The rhetoric out of the NATO summit also highlights a growing divergence between American foreign policy and European economic priorities. European benchmark natural gas prices jumped nearly five percent on Wednesday alongside crude, a stark reminder that Europe’s energy security remains highly vulnerable to global supply shocks, even as it attempts to diversify its source material away from traditional state suppliers.
The Limits of Strategic Reserves
As prices creep higher, talk inevitably turns to the deployment of strategic reserves to blunt the impact of the price spike. This is a tool of diminishing returns. The global coordinate release of reserves can temporarily smooth a speculative spike, but it cannot fix a broken shipping lane.
If the Strait of Hormuz faces a prolonged security degradation, dumping millions of barrels of sweet crude from underground caverns onto the market does not solve the logistical nightmare of getting those barrels to the specific refineries that need them. It is a temporary band-aid on a structural wound.
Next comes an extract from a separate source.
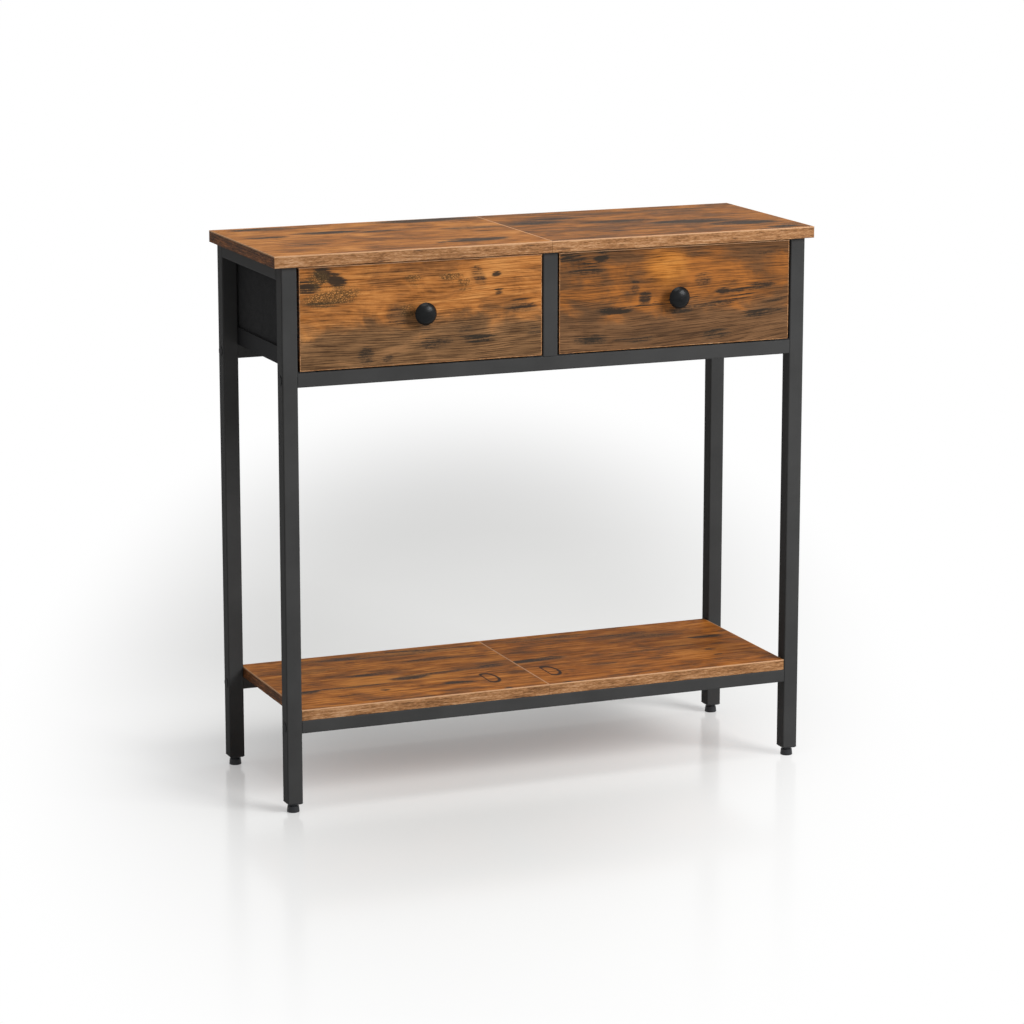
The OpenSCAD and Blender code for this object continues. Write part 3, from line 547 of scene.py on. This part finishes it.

The market knows this, which is why the announcement of potential reserve utilization no longer carries the psychological weight it did a decade ago.
The coming days will test the resilience of the current pricing floor. If the Islamic Revolutionary Guard Corps limits its actions to rhetoric and minor skirmishes, the current risk premium will likely stabilize around the $80 mark. However, if the insurance industry decides that the risks of transiting the Gulf outweigh the commercial rewards, the world will quickly find out exactly how much it costs to run an economy when the primary artery of global trade is restricted. The real danger is not the words spoken in Ankara, but the reality that neither side currently possesses a face-saving path back to the negotiating table.